Notes[modifier | modifier le code]

  1. L'église collégiale Saint-Pierre de Lille, fondée au XIe siècle par les comtes de Flandre, était confiée à un chapitre composé d'un prévôt (nommé par le roi, successeur du comte depuis 1305), d'un doyen et d'un chantre (élus), d'un écolâtre, d'un théologue et de 40 chanoines (10 prêtres, 10 diacres, 10 sous-diacres et 10 acolytes), plus plusieurs chapelains et vicaires pour un total d'environ cent personnes. Le chapitre était sujet immédiat du Saint-Siège. « La dignité de Prevost est a la nomination du Roy et vaut deux mil ecus par an. Ce Prevost ne preside point au chapitre quoi qu'il en soit le Chef honoraire. Le Doyen est le chef du chapitre, et en son absence c'est le chapitre. [...] Les Canonicats valent six cent ecus par an. [...] Il y a trois prebendes affectées aux eveques de Tournay, de Bruges et d'Ypres. Le Pape et le Prevost nomment aux autres prebendes chacun dans leur mois, le Pape aiant droit de nommer pendant huit mois, et le Prevost pendant quatre mois, qui sont Mars, Juin, Septembre et Decembre ».

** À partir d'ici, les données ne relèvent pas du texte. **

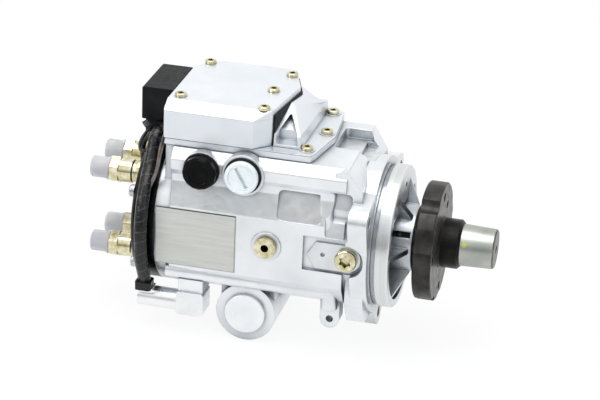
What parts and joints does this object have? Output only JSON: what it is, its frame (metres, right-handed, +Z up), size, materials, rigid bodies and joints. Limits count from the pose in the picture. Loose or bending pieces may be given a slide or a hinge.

  2. Jean de Hesdin avait répondu à Pétrarque dès 1369, mais sa réaction était restée isolée.
  3. À cet Ambrogio dei Migli († 1418), Ferdinand Heuckenkamp a attribué la paternité du Tractatus de vita curiali (Le Curial dans sa version en moyen français), généralement plutôt assigné à Alain Chartier.
  4. Arthur Piaget, « La Cour amoureuse dite de Charles VI », Romania XX, 1891, p. 417-454.
  5. Elles sont transmises en grande majorité par le manuscrit Paris. lat. 13062 ; 43 se trouvent dans le Vat. reg. lat. 332.